At the very end of the movie we learn the reason why this story is called the Gospel of John. It is because one of the disciples, John, is the storyteller who claims to be giving an eyewitness report of Jesus' life on earth. (You may recall that he is guy the movie freeze-framed just before the credits rolled.)

So that's great. Another disciple of a charismatic leader makes fantastic claims about his leader's exploits, with the result that a lot of simple-minded, superstitious people buy into it and, behold, a religion is born!

Maybe. But I think what John reports about Jesus' teachings is utterly unique because of one important thing. According to John, Jesus' primary demand was that his followers believe in him, and believe the things he said about himself. That came across pretty clearly in the movie, didn't it? Jesus demanded that his followers believe that he came down from heaven. That is, that he preexisted his life as a human being. He also said that he was sent from heaven by God, whom he claimed was his Father. When you combine the sent-by-his-Father claim with the preexistence claim, you can only conclude that Jesus is claiming to be the Son of God with a capital "s."

In case you have doubts about whether you heard him right, you might also recall the scene where Jesus was teaching near the construction site. Workers were hanging off the scaffolding and handling loose stone. Jesus held up his hand amidst the crowd and said, "I am telling you the truth! Before Abraham was born . . . I am." People were enraged and sought to stone Jesus because he was quoting from a famous passage in the Old Testament, where God revealed himself to Moses as "I am." (Exodus 3:13-14) "I am" means "I am the one who simply exists. I never had a beginning and I won't have an end. I just am." It is a claim that can only be made by someone equal to God. That's why many of these devout Jews sought to kill Jesus for blasphemy.
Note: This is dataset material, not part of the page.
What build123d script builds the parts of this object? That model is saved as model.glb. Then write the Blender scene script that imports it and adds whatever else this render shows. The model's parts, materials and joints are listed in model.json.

These were the claims Jesus asked his followers to believe about himself. In doing so he made clear what kind of response he did not want. He did not want to be patronized. He did not want to go down in history as another mythological figure or patron saint about whom cute stories are told, so that people could say, "Well, who knows whether the stories are true, but that's beside the point! The point is that when I think of him I feel so much hope, so much love, so much inspiration!"

Jesus was not going to let people get away with that nonsense. He called them to a calm, sober belief in himself. And not an easy belief either. His followers had to believe that he was the revelation of God in human form, that his miracles testified to the truth of his identity, and that he not only raised others from the dead but in the end he raised himself. The challenge is the same for those who seek him today.